In his speech at the White House Rose Garden, Trump cast the levies in terms of fairness, arguing that the "reciprocal" tariffs were a response to duties and other non-tariff barriers put on U.S. goods.

"In many cases, the friend is worse than the foe in terms of trade," Trump said, calling it a declaration of independence.

Initially, as Trump spoke investors latched onto the 10% baseline tariff number, which was less than what they had feared.

But Trump then unveiled much higher tariffs against some of the country's biggest trading partners. Some of China's neighbors and biggest trading partners such as Bangladesh, Vietnam, Laos and Cambodia were slapped the highest tariffs.

Some multinational companies have moved their supply chains to these countries as they looked to diversify away from China amid Sino-U.S. tensions that ratcheted up under Trump's first administration.

Exchange-traded funds on these markets listed in New York slumped on the news.

"These figures aligned more closely with aggressive tariff scenarios, putting pressure on risk assets while temporarily supporting the dollar," said Uto Shinohara, senior investment strategist at Mesirow Currency Management in Chicago.

Analysts expect trading partners to respond with countermeasures that could lead to dramatically higher prices for everything from bicycles to wine.

"We've just got one side of the story, which is what we're doing.
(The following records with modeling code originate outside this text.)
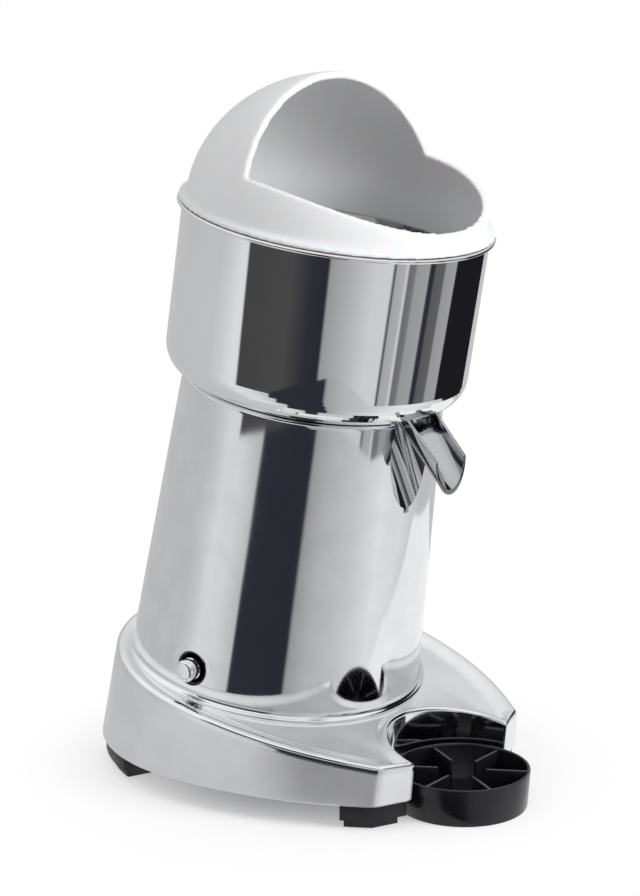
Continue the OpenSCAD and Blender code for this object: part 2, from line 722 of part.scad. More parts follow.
// Push switch in the tower's side
module switch_cup() color("#1c1c1f") at_switch() {
    translate([0, 0, cup_floor_z - cup_base_t]) tube(cup_flange_r, bush_r, cup_base_t);
    translate([0, 0, cup_floor_z - overrun / 2])
        tube(cup_d / 2, cup_d / 2 - cup_wall, cup_face - cup_floor_z - overrun / 2);
}
module switch_nut() color("#9da1a6") at_switch() translate([0, 0, cup_floor_z]) difference() {
    cylinder(r = nut_r, h = nut_t, $fn = 6);
    translate([0, 0, -overrun]) cylinder(r = bush_r, h = big);
}
module switch_body() color("#26262a") at_switch() translate([0, 0, cup_floor_z - cup_base_t]) difference() {
    union() {
        translate([0, 0, -switch_len]) cylinder(r = switch_r, h = switch_len);
        cylinder(r = bush_r, h = bush_h);
    }
    translate([0, 0, -switch_len * 0.75]) cylinder(r = bush_r - bush_wall, h = big);
}
module switch_button() color("#d5d8dc") at_switch() {
    translate([0, 0, cup_face + button_proud - button_h]) cylinder(r = button_r, h = button_h);
    translate([0, 0, stem_low_z])
        cylinder(r = bush_r - bush_wall - loose, h = cup_face + button_proud - button_h + overrun - stem_low_z);
}

// Electrical pieces on the bottom plate
module capacitor() color("#d8d9db") placed()
    translate([-cap_len / 2, cap_back, base_gap + plate_t + cap_r]) rotate([0, 90, 0]) {
        cylinder(r = cap_r, h = cap_len);
        translate([0, 0, cap_len]) cylinder(r = cap_r * 0.8, h = thread_h / 2);
    }
module capacitor_clip() color("#9da1a6") placed() translate([-clip_w / 2, cap_back, base_gap + plate_t]) {
    translate([0, 0, cap_r]) rotate([0, 90, 0]) difference() {
        tube(cap_r + clip_t, cap_r, clip_w);
        translate([0, -big / 2, -big / 2]) cube(big);
    }
    for (side = [-1, 1]) translate([0, side * (cap_r + clip_t / 2) - clip_t / 2, 0]) cube([clip_w, clip_t, cap_r]);
    for (side = [-1, 1]) translate([0, side * (cap_r + clip_w / 2) - clip_w / 2, 0]) cube([clip_w, clip_w, clip_t]);
}
module terminal_block() color("#e6e3d6") placed()
    translate([-base_r / 2, -base_r * 0.3, base_gap + plate_t]) difference() {
        cube([3 * block_pitch, 2 * block_pitch, block_pitch * 1.6]);
        for (i = [0 : 2], j = [0, 1]) translate([(i + 0.5) * block_pitch, (j * 1.1 + 0.45) * block_pitch, block_pitch])
            cylinder(r = screw_head_r, h = big);
    }
module cord_gland() color("#202022") placed() translate([0, base_r + gland_proud, gland_h]) rotate([90, 0, 0]) difference() {
    union() {
        cylinder(r = gland_r, h = gland_proud);
        cylinder(r = gland_hole_r, h = gland_proud + 2 * cast_wall);
    }
    translate([0, 0, -overrun]) cylinder(r = gland_hole_r / 2, h = big);
}

body_casting();
bottom_plate();
bottom_plate_screws();
front_left_foot();
front_right_foot();
rear_left_foot();
rear_right_foot();
foot_screws();
bowl_gasket();
shaft_seal();
stator_core();
upper_winding();
lower_winding();
upper_motor_shield();
lower_motor_shield();
motor_tie_bolts();
motor_bushes();
motor_screws();
upper_bearing();
lower_bearing();
capacitor();
capacitor_clip();
terminal_block();
cord_gland();
switch_cup();
switch_nut();
switch_body();
motor_shaft();
rotor_core();
cooling_fan();
slinger_disc();
drive_pin();
reamer();
bowl();
bowl_chimney();
spout();
strainer();
splash_guard();
drip_tray();
switch_button();
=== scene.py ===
import bpy
import bmesh
import math
from mathutils import Matrix, Vector


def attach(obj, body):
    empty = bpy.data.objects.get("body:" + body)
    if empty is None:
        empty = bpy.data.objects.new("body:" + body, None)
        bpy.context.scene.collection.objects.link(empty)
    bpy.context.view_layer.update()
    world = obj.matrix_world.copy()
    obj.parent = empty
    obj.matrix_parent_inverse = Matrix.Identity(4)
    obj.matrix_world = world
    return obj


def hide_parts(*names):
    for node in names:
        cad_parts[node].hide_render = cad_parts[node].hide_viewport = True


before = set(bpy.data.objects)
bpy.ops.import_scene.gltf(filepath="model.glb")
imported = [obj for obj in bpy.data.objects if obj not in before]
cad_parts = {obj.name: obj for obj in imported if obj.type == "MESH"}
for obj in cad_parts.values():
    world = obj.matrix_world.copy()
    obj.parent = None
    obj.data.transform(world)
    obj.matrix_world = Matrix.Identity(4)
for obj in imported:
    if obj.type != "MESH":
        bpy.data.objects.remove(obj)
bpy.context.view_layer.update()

MM = 0.001
LEAN = math.radians(10)
C10, S10 = math.cos(LEAN), math.sin(LEAN)
AXIS_Y = 43.75            # where the tower's axis meets the table
BASE_Y = 31.75            # the centre of the base's back arc
TOWER = Matrix.Scale(MM, 4) @ Matrix.Translation((0, AXIS_Y, 0)) @ Matrix.Rotation(LEAN, 4, "X")
BASE = Matrix.Scale(MM, 4) @ Matrix.Translation((0, BASE_Y, 0))

# Camera, at the photograph's angle
VIEW_FROM = (-0.9518, -0.8133, 0.4703)
VIEW_ALONG = (0.74008, 0.63342, -0.22596)
cam = bpy.data.objects.new("camera", bpy.data.cameras.new("camera"))
bpy.context.collection.objects.link(cam)
cam.data.lens, cam.data.sensor_width = 95.0, 36.0
cam.data.clip_start, cam.data.clip_end = 0.05, 20.0
cam.location = VIEW_FROM
cam.rotation_mode = "QUATERNION"
cam.rotation_quaternion = Vector(VIEW_ALONG).to_track_quat("-Z", "Y")
bpy.context.scene.camera = cam
bpy.context.scene.view_settings.view_transform = "Standard"


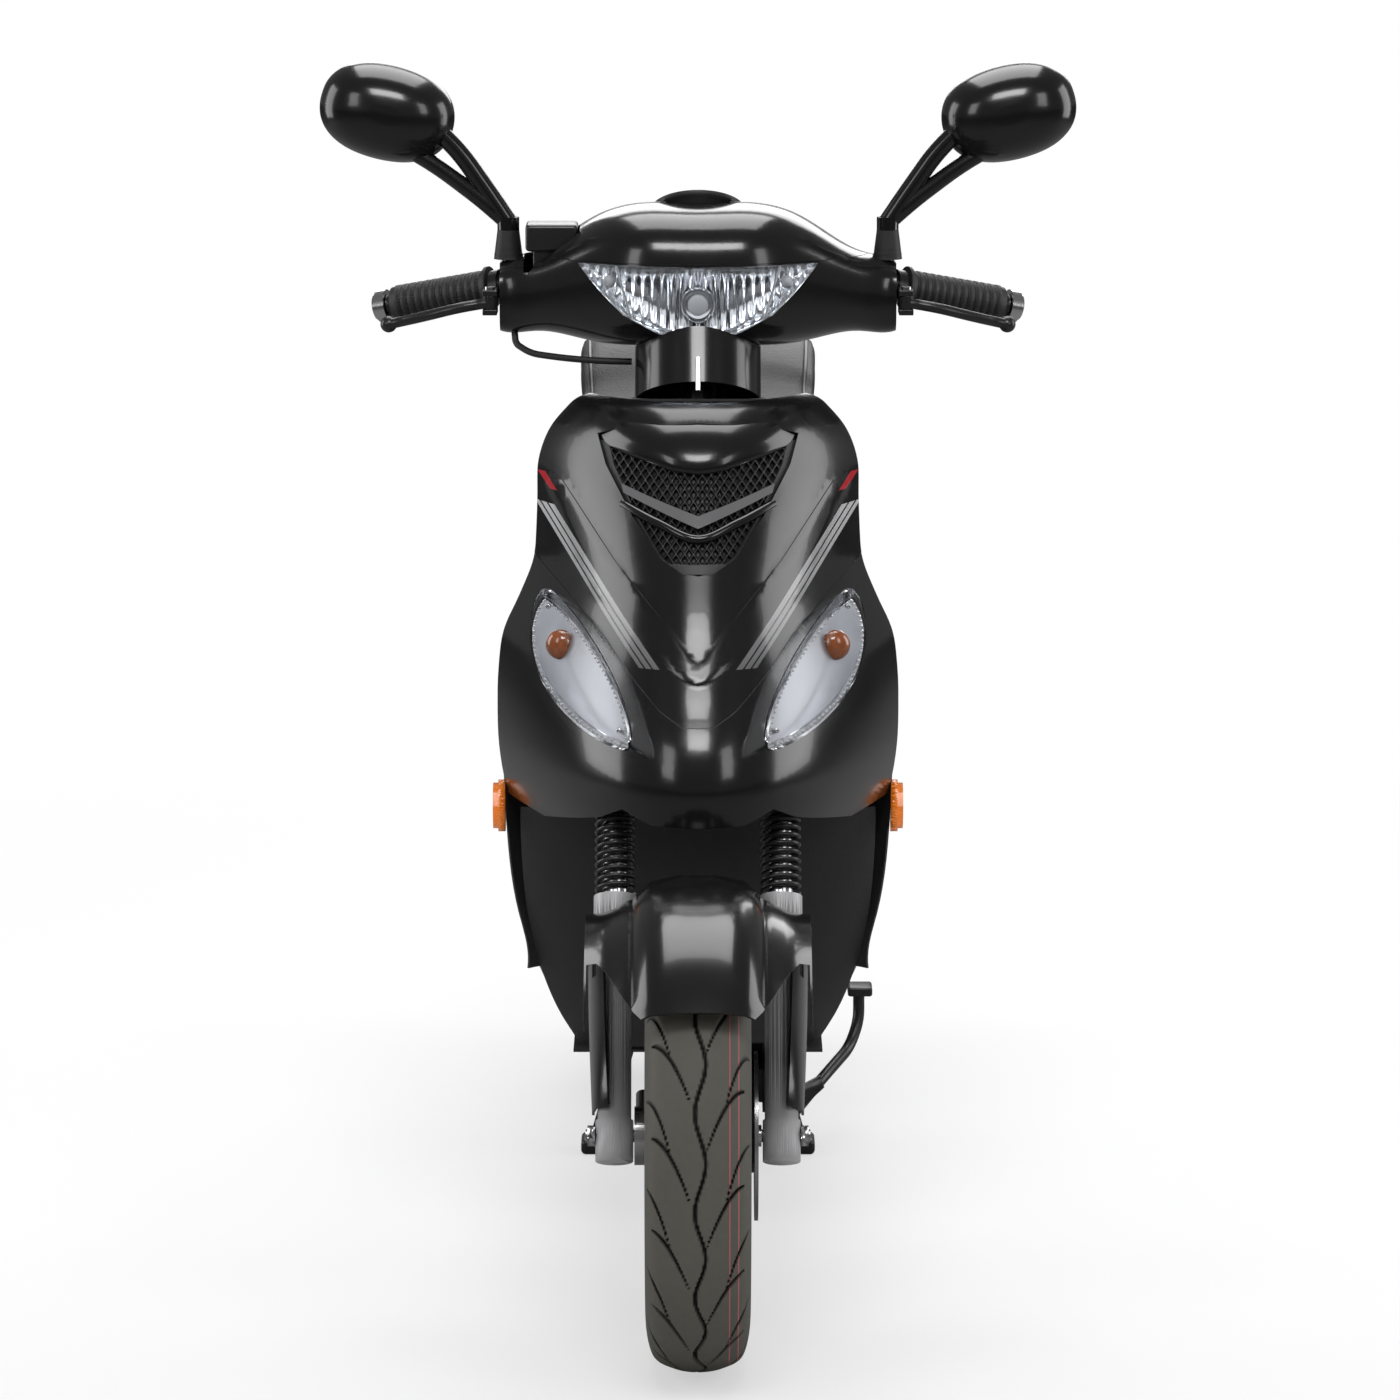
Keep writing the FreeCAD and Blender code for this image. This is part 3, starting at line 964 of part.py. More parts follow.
def rear_body():
    grid = []
    for y, h1, w1, wm, h0, w0 in SIDE:
        row = []
        for t in steps(0, 1, 9):
            w = w0 * (1 - t) ** 2 + 2 * (2 * wm - (w0 + w1) / 2) * t * (1 - t) + w1 * t * t
            row.append(V(w * SEAT_W, y, h0 + (h1 - h0) * t))
        grid.append(row)
    side = sheet(grid, -WALL)
    for y, z in ((REAR_Y - 230, 428), (REAR_Y - 20, 447)):
        boss = rod(7, V(TAIL_X + RAIL_R + 0.5, y, z), V(TAIL_X + 100, y, z)).cut(side)
        side = side.fuse(min(boss.Solids, key=lambda q: q.CenterOfMass.x))
    add("rear_body_panels", *pair(side))
    panel = []
    for h, y, half in ((90, SEAT_Y + 14, 1.08), (180, SEAT_Y + 4, 1.04), (300, SEAT_Y - 6, 1.0),
                       (420, SEAT_Y - 10, 0.94), (516, SEAT_Y - 12, 0.87)):
        panel.append([V(u * half * SEAT_W, y + (SEAT_Y + 26 - y) * abs(u) ** 4, h) for u in steps(-1, 1, 15)])
    panel = sheet(panel, WALL).cut(Part.makeCompound(FRAME_ROOM))
    add("rear_body_panels", max(panel.Solids, key=lambda s: s.Volume))
    x, y0, y1, z0, z1 = 98, SEAT_Y + 42, REAR_Y - 90, 318, 516
    tub = soft_block(-x, x, y0, y1, z0, z1 + 30, 7).common(block(-x, x, y0, y1, z0, z1))
    hollow = soft_block(-x + WALL, x - WALL, y0 + WALL, y1 - WALL, z0 + WALL, z1 + 40, 4.5)
    lip = block(-x - 12, x + 12, y0 - 12, y1 + 12, z1 - WALL, z1)
    bucket = fused(tub, lip).cut(hollow)
    add("storage_bucket", bucket.cut(block(-SEAT_W, SEAT_W, SEAT_Y - 40, SEAT_Y + 30, z1 - 30, z1 + 10))
        .cut(Part.makeCompound(FRAME_ROOM)))
    tank = soft_block(-82, 82, REAR_Y - 68, REAR_Y + 120, 400, 500, 14)
    neck = sleeve(22, 17, V(0, REAR_Y - 20, 492), V(0, REAR_Y - 20, 512))
    bore = rod(17, V(0, REAR_Y - 20, 480), V(0, REAR_Y - 20, 520))
    add("fuel_tank", fused(tank, neck).cut(bore))
    cap = fused(rod(26, V(0, REAR_Y - 20, 512.4), V(0, REAR_Y - 20, 521)),
                rod(16.6, V(0, REAR_Y - 20, 500), V(0, REAR_Y - 20, 513)))
    add("fuel_tank", cap)
    shell = loft([section_y(REAR_Y + 174, -92, 92, 480, 556, 3.5), section_y(REAR_Y + 218, -80, 80, 478, 560, 3.5),
                  section_y(REAR_Y + 244, -74, 74, 478, 552, 3.5)])
    room = block(-120, 120, REAR_Y + 100, REAR_Y + 232, 300, 548)
    room = room.common(loft([section_y(REAR_Y + 100, -100, 100, 400, 549, 3.5), section_y(REAR_Y + 234, -72, 72, 481, 549, 3.5)]))
    legs = pipe(rack_route(), RACK_R + CLEAR)
    shell = shell.cut(room).cut(legs)
    add("rear_body_panels", max(shell.Solids, key=lambda s: s.Volume))
    lens = soft_block(-76, 76, REAR_Y + 232, REAR_Y + 250, 428, 476, 6)
    add("rear_lights", lens)
    add("rear_lights", block(-76, 76, REAR_Y + 196, REAR_Y + 231.7, 426, 476))
    signal = soft_block(98, 150, REAR_Y + 218, REAR_Y + 246, 428, 456, 8)
    signal = signal.fuse(rod(4, V(76.3, REAR_Y + 227, 442), V(100, REAR_Y + 227, 442)))
    add("rear_lights", *pair(signal))
    route = [(REAR_Y + 150, 458.6), (REAR_Y + 166, 458.6), (REAR_Y + 190, 425.6), (REAR_Y + 236, 425.6), (REAR_Y + 262, 380), (REAR_Y + 278, 260), (REAR_Y + 284, 150)]
    outer = route + [(y - 4, z - 3) for y, z in reversed(route)]
    add("rear_mudguard", outline_yz(outer, -70, 70).cut(Part.makeCompound(
        pair(rod(RACK_HOLE_R, V(PLATE_HOLES / 2, REAR_Y + 200, 230), V(PLATE_HOLES / 2, REAR_Y + 330, 230))))))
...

And the other side of the story is how other countries respond to what we're doing," Walter Todd, chief investment officer at Greenwood Capital in Greenwood, South Carolina, said. "So that's a big component to how the market ultimately digests what is being said right now."

Don Calcagni, chief investment officer at Mercer Advisors, said the tariffs bode ill for the global economy.

"We are very early innings on what could unfortunately turn into a very serious global trade war," Calcagni said.

The developments come at a particularly crucial moment for investors in U.S. stocks. In mid-March the S&P 500 confirmed a correction, a drop of 10% from a recent high. The index finished Wednesday's regular trading session 8% below its February record high.

"The tariffs are so comprehensive and so much larger than we expected. People were talking earlier about whether clarity would boost the market. But now you have clarity, and no one likes what they see," said Jeanette Garretty, chief economist at Robertson Stephens.